Tout se passe comme si de grandes parenthèses (la financiarisation, l’entreprise intégrée reposant sur une culture propre) étaient en train de se refermer sans que l’avenir ne soit très clair.
Innovation au contact des clients, évolution des équipes
L’évolution fondamentale, deuxième constat, est que l’innovation, facteur clé de la survie et du développement de l’entreprise, se joue au contact du client. Ce qui était vrai pour l’informatique ou l’agroalimentaire le devient même pour un secteur comme la chimie. Un chef d’entreprise en vient à parler de « l’amour du client », expression qui n’est pas si outrée qu’elle pourrait le paraître : le client est rendu si mobile par les nouvelles technologies que si l’entreprise veut survivre elle doit développer une relation très privilégiée avec lui. L’enjeu est tel que des entreprises récompensent leur personnel quand il donne gratuitement des idées à ses clients. S’opérant au contact de ces derniers, l’innovation intervient très loin des directions, au niveau des équipes de terrain tournées vers le client.
C’est le troisième grand élément de l’innovation managériale : l’évolution des équipes. Il devient crucial de transformer les équipes traditionnelles, fonctionnant sur un mode hiérarchique, en équipes à haute performance (EHT). La hiérarchie laisse la place à ce que David Stark appelle l’hétérarchie : des équipes entretenant l’ouverture d’esprit et l’esprit d’ouverture, vis-à-vis de l’extérieur de l’entreprise (le client, les laboratoires de recherche, les partenaires en tout genre) et vis-à-vis des autres équipes à l’intérieur même de l’entreprise.
Des réunions régulières permettent de travailler sur des échecs qu’il faut analyser librement, de se demander ce qui a été fait, non pas pour l’équipe elle-même mais pour les autres équipes de l’entreprise. Ces équipes peuvent travailler sur des plateaux physiques où se rencontrent et échangent leurs membres, ou en visio-conférence quasi-permanente.

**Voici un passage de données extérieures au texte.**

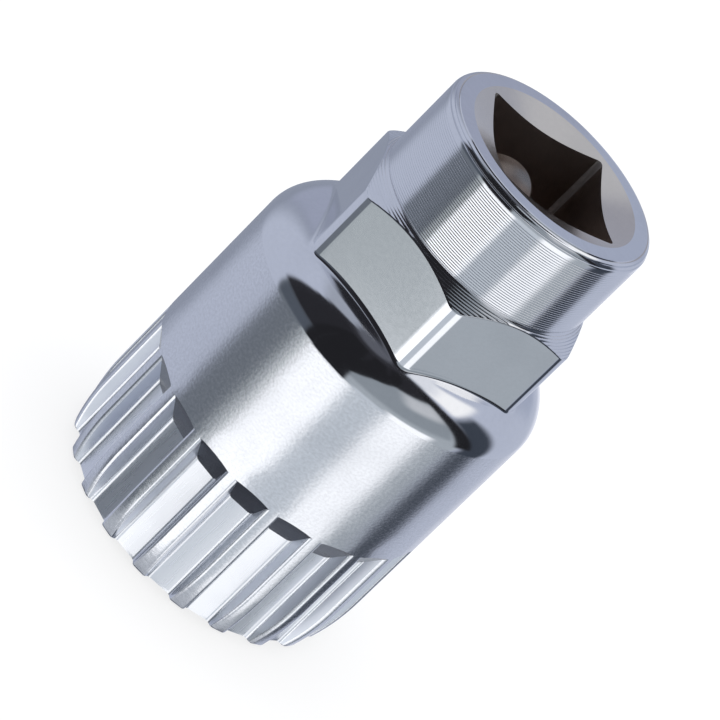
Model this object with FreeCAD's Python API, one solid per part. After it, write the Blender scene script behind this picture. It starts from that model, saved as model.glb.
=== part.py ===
import FreeCAD, Part

import math
import os

# Bottom bracket tool, in millimetres: a splined bearing-cup socket, turned and milled
# from one piece of steel. It stands on its splined end, with its axis on +Z and z = 0
# at that end. The square drive is at the top, with its walls facing X and Y.

# Hexagon for a spanner, from the top of the domed shoulder to the foot of the collar
hex_across_flats = 24.0
hex_height = 7.8
hex_corner_round = 2.0
hex_first_angle = 15.0
hex_chamfer_angle = 36.5
hex_foot_round = 0.5

# Round barrel, and how far it stands out past the hexagon's flats
barrel_length = 29.1
barrel_step = 4.0

# Domed shoulder between the barrel and the hexagon, a quarter of an oval
shoulder_rise = 4.8
shoulder_reach = 7.15

# Splined nose, whose lands lean in towards the open end
nose_length = 6.0
nose_lean = 0.8

# Lands and the grooves between them
groove_count = 20
groove_first_angle = 15.3
groove_depth = 1.65
groove_length = 11.9
groove_runout = 2.7
groove_root_round = 0.45
flank_lean = 18.0
land_width = 1.3

# Rounding of the open end's outer edge and of the lands' long edges
spline_edge_round = 0.35

# Turned collar round the drive, and how far it stands in from the hexagon's flats
collar_length = 9.5
collar_step = 0.3
collar_edge_round = 1.0

# Square drive, with a shallow turned lead-in that reaches past its corners
drive_size = 12.7
drive_clearance = 0.1
drive_corner_round = 0.5
lead_in_margin = 0.61
lead_in_angle = 145.0

# Recess in one wall of the drive, for the ball of a square drive
detent_diameter = 8.2
detent_depth = 1.5
detent_below_top = 8.9

# Bore that clears the end of the crank spindle, and the wall it leaves under the grooves
bore_wall = 2.6
bore_past_barrel = 0.9
bore_end_angle = 120.0
bore_edge_chamfer = 0.4

# How far a cutting tool starts outside what it cuts
overshoot = 2.0

# Radii, levels and widths that follow from the sizes above
flat_reach = hex_across_flats / 2
barrel_radius = flat_reach + barrel_step
floor_radius = barrel_radius - groove_depth
bore_radius = floor_radius - bore_wall
bore_depth = barrel_length + bore_past_barrel
collar_radius = flat_reach - collar_step
collar_foot = barrel_length + shoulder_rise + hex_height
overall_length = collar_foot + collar_length
drive_reach = (drive_size + drive_clearance) / 2
drive_corner_reach = (drive_reach - drive_corner_round) * math.sqrt(2) + drive_corner_round
lead_in_radius = drive_corner_reach + lead_in_margin
groove_mouth = 2 * math.pi * barrel_radius / groove_count - land_width


def point(radius, height):
    """A point of a turned outline, in the XZ half plane."""
    return FreeCAD.Vector(radius, 0, height)


def polar(radius, angle, height=0.0):
    """A point at a radius and an angle in degrees about the axis."""
    turn = math.radians(angle)
    return FreeCAD.Vector(radius * math.cos(turn), radius * math.sin(turn), height)


def line(start, end):
    """A straight edge."""
    return Part.makeLine(start, end)


def arc(start, middle, end):
    """A round edge through three points."""
    return Part.Arc(start, middle, end).toShape()


def turned(edges):
    """The solid that a closed outline in the XZ half plane sweeps about the axis."""
    face = Part.Face(Part.Wire(Part.__sortEdges__(edges)))
    return face.revolve(FreeCAD.Vector(0, 0, 0), FreeCAD.Vector(0, 0, 1), 360)


def quarter_arc(centre, radius, end_angle):
    """A quarter circle in the XZ half plane, from end_angle on, anticlockwise."""
    def on_arc(angle):
        turn = math.radians(angle)
        return centre + FreeCAD.Vector(radius * math.cos(turn), 0, radius * math.sin(turn))
    return arc(on_arc(end_angle), on_arc(end_angle + 45), on_arc(end_angle + 90))


def barrel():
    """The round body: nose, cylinder and domed shoulder, solid to its axis."""
    nose_radius = barrel_radius - nose_lean
    nose_arc_radius = (nose_length ** 2 + nose_lean ** 2) / (2 * nose_lean)
    half = nose_length / 2
    half_radius = barrel_radius - nose_arc_radius + math.sqrt(nose_arc_radius ** 2 - half ** 2)
    shoulder_centre = point(barrel_radius - shoulder_reach, barrel_length)
    along_reach = point(barrel_radius, barrel_length)
    along_rise = shoulder_centre + FreeCAD.Vector(0, 0, shoulder_rise)
    if shoulder_reach >= shoulder_rise:
        oval = Part.Ellipse(along_reach, along_rise, shoulder_centre)
        oval_ends = (0, math.pi / 2)
    else:
        oval = Part.Ellipse(along_rise, along_reach, shoulder_centre)
        oval_ends = (-math.pi / 2, 0)
    shoulder = oval.toShape(*oval_ends)
    sharp = turned([
        line(point(0, 0), point(nose_radius, 0)),
        arc(point(nose_radius, 0), point(half_radius, half), point(barrel_radius, nose_length)),
        line(point(barrel_radius, nose_length), along_reach),
        shoulder,
        line(along_rise, point(0, along_rise.z)),
        line(point(0, along_rise.z), point(0, 0)),
    ])
    end_edges = [edge for edge in sharp.Edges if edge.BoundBox.ZMax < spline_edge_round]
    return sharp.makeFillet(spline_edge_round, end_edges)


def rounded_polygon(sides, apothem, corner_round, first_angle, height):
    """A regular polygon with rounded corners, as a face; a corner lies at first_angle."""
    half_flat = (apothem - corner_round) * math.tan(math.pi / sides)
    end_reach = math.hypot(apothem, half_flat)
    end_turn = math.degrees(math.atan2(half_flat, apothem))
    step = 360.0 / sides
    corner_reach = (apothem - corner_round) / math.cos(math.pi / sides) + corner_round
    edges = []
    for side in range(sides):
        corner = first_angle + side * step
        before = polar(end_reach, corner - step / 2 + end_turn, height)
        tip = polar(corner_reach, corner, height)
        after = polar(end_reach, corner + step / 2 - end_turn, height)
        next_flat_end = polar(end_reach, corner + step / 2 + end_turn, height)
        edges.append(arc(before, tip, after))
        edges.append(line(after, next_flat_end))
    return Part.Face(Part.Wire(edges))


def hexagon():
    """The spanner hexagon, with its top turned to a shallow cone down from the collar."""
    foot = rounded_polygon(6, flat_reach, hex_corner_round, hex_first_angle, barrel_length)
    prism = foot.extrude(FreeCAD.Vector(0, 0, collar_foot - barrel_length))
    slope = math.tan(math.radians(hex_chamfer_angle))
    outside = hex_across_flats
    cone_foot = collar_foot - (outside - collar_radius) * slope
    envelope = turned([
        line(point(0, collar_foot), point(collar_radius, collar_foot)),
        line(point(collar_radius, collar_foot), point(outside, cone_foot)),
        line(point(outside, cone_foot), point(outside, cone_foot - overall_length)),
        line(point(outside, cone_foot - overall_length), point(0, cone_foot - overall_length)),
        line(point(0, cone_foot - overall_length), point(0, collar_foot)),
    ])
    return prism.common(envelope)


def collar():
    """The turned collar, with a round top edge, from inside the hexagon to the top."""
    foot = collar_foot - hex_height / 2
    round_centre = point(collar_radius - collar_edge_round, overall_length - collar_edge_round)
    return turned([
        line(point(0, foot), point(collar_radius, foot)),
        line(point(collar_radius, foot), point(collar_radius, round_centre.z)),
        quarter_arc(round_centre, collar_edge_round, 0),
        line(point(round_centre.x, overall_length), point(0, overall_length)),
        line(point(0, overall_length), point(0, foot)),
    ])


def groove_cutter():
    """What one groove takes away: a flared channel with round roots and a ramp at its end."""
    floor = floor_radius
    outside = barrel_radius + overshoot
    lean = math.radians(flank_lean)
    half_floor = groove_mouth / 2 - groove_depth * math.tan(lean)
    half_outside = half_floor + (outside - floor) * math.tan(lean)
    turn = math.pi / 2 - lean
    set_in = groove_root_round * math.tan(turn / 2)
    root_centre = FreeCAD.Vector(floor + groove_root_round, half_floor - set_in, 0)
    mid = turn / 2
    root_middle = root_centre + FreeCAD.Vector(
        -groove_root_round * math.cos(mid), groove_root_round * math.sin(mid), 0)
    root_floor = FreeCAD.Vector(floor, half_floor - set_in, 0)
    root_flank = FreeCAD.Vector(
        floor + set_in * math.cos(lean), half_floor + set_in * math.sin(lean), 0)
    mouth = FreeCAD.Vector(outside, half_outside, 0)

    def mirrored(spot):
        return FreeCAD.Vector(spot.x, -spot.y, spot.z)

    section = Part.Wire([
        line(mirrored(root_floor), root_floor),
        arc(root_floor, root_middle, root_flank),
        line(root_flank, mouth),
        line(mouth, mirrored(mouth)),
        line(mirrored(mouth), mirrored(root_flank)),
        arc(mirrored(root_flank), mirrored(root_middle), mirrored(root_floor)),
    ])
    ramp = groove_runout / groove_depth
    top = groove_length + (outside - floor) * ramp
    channel = Part.Face(section)
    channel.translate(FreeCAD.Vector(0, 0, -overshoot))
    channel = channel.extrude(FreeCAD.Vector(0, 0, top + overshoot))
    wide = 2 * half_outside
    inside = floor - overshoot
    above_ramp = Part.Face(Part.makePolygon([
        FreeCAD.Vector(inside, -wide, groove_length - overshoot * ramp),
        FreeCAD.Vector(outside, -wide, top),
        FreeCAD.Vector(outside, -wide, top + overshoot),
        FreeCAD.Vector(inside, -wide, top + overshoot),
        FreeCAD.Vector(inside, -wide, groove_length - overshoot * ramp),
    ])).extrude(FreeCAD.Vector(0, 2 * wide, 0))
    return channel.cut(above_ramp)


def grooves():
    """All the grooves' cutters, evenly spaced round the axis."""
    first = groove_cutter()
    cutters = []
    for index in range(groove_count):
        cutter = first.copy()
        angle = groove_first_angle + index * 360.0 / groove_count
        cutter.rotate(FreeCAD.Vector(0, 0, 0), FreeCAD.Vector(0, 0, 1), angle)
        cutters.append(cutter)
    return cutters


def spindle_bore():
    """What the bore takes away: a plain hole with a chamfered mouth and a drilled cone end."""
    cone = bore_radius / math.tan(math.radians(bore_end_angle / 2))
    flare = bore_radius + bore_edge_chamfer + overshoot
    return turned([
        line(point(0, -overshoot), point(flare, -overshoot)),
        line(point(flare, -overshoot), point(bore_radius, bore_edge_chamfer)),
        line(point(bore_radius, bore_edge_chamfer), point(bore_radius, bore_depth)),
        line(point(bore_radius, bore_depth), point(0, bore_depth + cone)),
        line(point(0, bore_depth + cone), point(0, -overshoot)),
    ])


def square_drive():
    """What the square drive takes away, from inside the bore out through the top."""
    foot = bore_depth - overshoot
    section = rounded_polygon(4, drive_reach, drive_corner_round, 45.0, foot)
    return section.extrude(FreeCAD.Vector(0, 0, overall_length + overshoot - foot))


def lead_in():
    """What the shallow cone at the drive's mouth takes away."""
    slope = 1 / math.tan(math.radians(lead_in_angle / 2))
    tip = point(0, overall_length - lead_in_radius * slope)
    wide = point(lead_in_radius + overshoot, overall_length + overshoot * slope)
    above_tip = point(0, wide.z)
    return turned([line(tip, wide), line(wide, above_tip), line(above_tip, tip)])


def detent():
    """What the ball's recess takes away from the +Y wall of the drive."""
    radius = (detent_diameter ** 2 / 4 + detent_depth ** 2) / (2 * detent_depth)
    height = overall_length - detent_below_top
    centre = FreeCAD.Vector(0, drive_reach + detent_depth - radius, height)
    corner = FreeCAD.Vector(-radius, drive_reach - detent_depth, height - radius)
    return Part.makeSphere(radius, centre).common(Part.makeBox(2 * radius, radius, 2 * radius, corner))


def middle_reach(edge):
    """How far the middle of an edge is from the axis."""
    middle = edge.valueAt((edge.FirstParameter + edge.LastParameter) / 2)
    return math.hypot(middle.x, middle.y)


def is_hex_foot(edge):
    """Whether an edge is where the hexagon stands on the domed shoulder."""
    box = edge.BoundBox
    on_dome = barrel_length < box.ZMin and box.ZMax < barrel_length + shoulder_rise
    return on_dome and middle_reach(edge) > (flat_reach + collar_radius) / 2


def is_land_edge(edge):
    """Whether an edge is a long one where a groove's flank meets the outside of a land."""
    box = edge.BoundBox
    is_long = box.ZMax < barrel_length and box.ZLength > nose_length / 2
    return is_long and middle_reach(edge) > barrel_radius - groove_depth / 2


def tool():
    """The whole tool, as one solid."""
    outside = barrel().fuse([hexagon(), collar()]).removeSplitter()
    outside = outside.makeFillet(hex_foot_round, [edge for edge in outside.Edges if is_hex_foot(edge)])
    splined = outside.cut(grooves())
    splined = splined.makeFillet(spline_edge_round, [edge for edge in splined.Edges if is_land_edge(edge)])
    return splined.cut([spindle_bore(), square_drive(), lead_in(), detent()])


def save(shape, node):
    """Write a node's solid to its own file."""
    os.makedirs("parts", exist_ok=True)
    shape.exportStep("parts/" + node + ".step")
    print(node, "valid", shape.isValid(), "solids", len(shape.Solids), "faces", len(shape.Faces),
          "volume", round(shape.Volume, 1))


save(tool(), "bottom_bracket_tool")
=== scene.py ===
"""Bottom bracket tool: a one-piece splined socket of plated steel, dressed for its picture.

The tool stands on its splined end. One skin is grown ring by ring from that end to the rim of
the collar, and the bore, the square drive, its lead-in and the ball's recess are cut out of it.
"""

import logging
import math
from collections.abc import Iterable, Iterator
from dataclasses import dataclass, field
from enum import Enum
from typing import Any

import bmesh
import bpy
from mathutils import Matrix, Vector


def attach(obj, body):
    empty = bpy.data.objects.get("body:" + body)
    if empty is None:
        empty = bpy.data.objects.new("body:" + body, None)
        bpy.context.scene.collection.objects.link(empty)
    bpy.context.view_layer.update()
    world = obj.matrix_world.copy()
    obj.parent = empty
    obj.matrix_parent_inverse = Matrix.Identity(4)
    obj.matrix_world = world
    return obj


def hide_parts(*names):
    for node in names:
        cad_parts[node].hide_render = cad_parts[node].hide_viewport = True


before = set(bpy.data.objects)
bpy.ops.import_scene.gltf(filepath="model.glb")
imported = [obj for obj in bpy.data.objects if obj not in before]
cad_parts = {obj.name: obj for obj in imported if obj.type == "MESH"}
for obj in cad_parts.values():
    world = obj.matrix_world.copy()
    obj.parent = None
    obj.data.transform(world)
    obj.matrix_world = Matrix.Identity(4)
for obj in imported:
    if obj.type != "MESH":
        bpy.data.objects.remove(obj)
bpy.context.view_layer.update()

log = logging.getLogger("bottom_bracket_tool")

MM = 0.001
TOOL_NODE = "bottom_bracket_tool"
TOOL_BODY = "root"
COLUMNS = 360
FULL_TURN = 2 * math.pi

# The radius at which the grain has its stated length round the axis, and its length inwards
GRAIN_REACH = 16 * MM
GRAIN_IN = 1 * MM
# The size of the stained patches, and the middle and width of each step in the noise
PATCH_SIZE = 6 * MM
STAIN_STEP = (0.62, 0.3)
FLECK_STEP = (0.5, 0.4)

Ring = list[Vector]
Colour = tuple[float, float, float]


def at(radius: float, angle: float, height: float) -> Vector:
    """The point at a radius, an angle in radians and a height."""
    return Vector((radius * math.cos(angle), radius * math.sin(angle), height))


def spread(start: float, end: float, steps: int) -> list[float]:
    """Evenly spaced values from start to end, both included."""
    return [start + (end - start) * index / steps for index in range(steps + 1)]


def deselect() -> None:
    """Leave every object deselected, in object mode."""
    if bpy.context.mode != "OBJECT":
        bpy.ops.object.mode_set(mode="OBJECT")
    bpy.ops.object.select_all(action="DESELECT")


def activate(piece: bpy.types.Object) -> None:
    """Make a piece the only selected and active object."""
    deselect()
    piece.select_set(True)
    bpy.context.view_layer.objects.active = piece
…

Le management doit se réinventer
Le problème crucial est alors l’évolution du management intermédiaire. Il fonctionnait sur le mode hiérarchique (on lui fixait des objectifs et il fixait symétriquement les objectifs de ses équipes) et dans une culture du contrôle (on le contrôlait sur la réalisation de ses objectifs et il contrôlait symétriquement ses équipes). Il lui est aujourd’hui demandé de renoncer au contrôle, d’animer, d’encourager, de faciliter et même d’enthousiasmer. Les savoirs étant dans l’équipe, il doit apprendre à avouer qu’il ne sait pas. Son rôle consiste désormais à simplifier des situations complexes et à être capable d’identifier et d’exprimer ce qui est essentiel pour la dynamique des équipes. Il ne doit plus exercer une autorité et le contrôle mais créer des processus assurant la créativité.
Le top management doit quant à lui évoluer dans le même sens, et renoncer lui aussi à l’autorité et au contrôle pour être capable d’instaurer un dialogue adulte avec les managers et leurs équipes. Il est là pour donner une vision, l’accès aux moyens nécessaires, mais aussi exprimer une exigence. Il doit, comme les managers de proximité, travailler à lever les blocages qui empêchent la créativité, notamment des jeunes.
Il y a cent ans exactement…
En 1916, Henri Fayol publiait le premier grand ouvrage de management. Pour lui, le manager devait assumer cinq fonctions : prévoir, organiser, commander, coordonner et contrôler. Qu’y a-t-il de nouveau aujourd’hui ? Prévoir, donner la vision d’ensemble, organiser les processus qui assurent la créativité et lèvent les blocages qui peuvent l’entraver, tout cela se retrouve, comme un point essentiel chez Fayol : favoriser l’initiative à tous les échelons de l’entreprise.
Commander est sans doute le point le plus obsolète et le plus délicat : on attend aujourd’hui du manager qu’il anime, qu’il encourage, pas qu’il commande. Le contrôle est mal vécu. En même temps, il est nécessaire pour assurer la qualité des services et des produits. Il faut donc savoir où contrôler, et très strictement contrôler, et où il faut réussir à s’abstenir du contrôle pour assurer la créativité des équipes.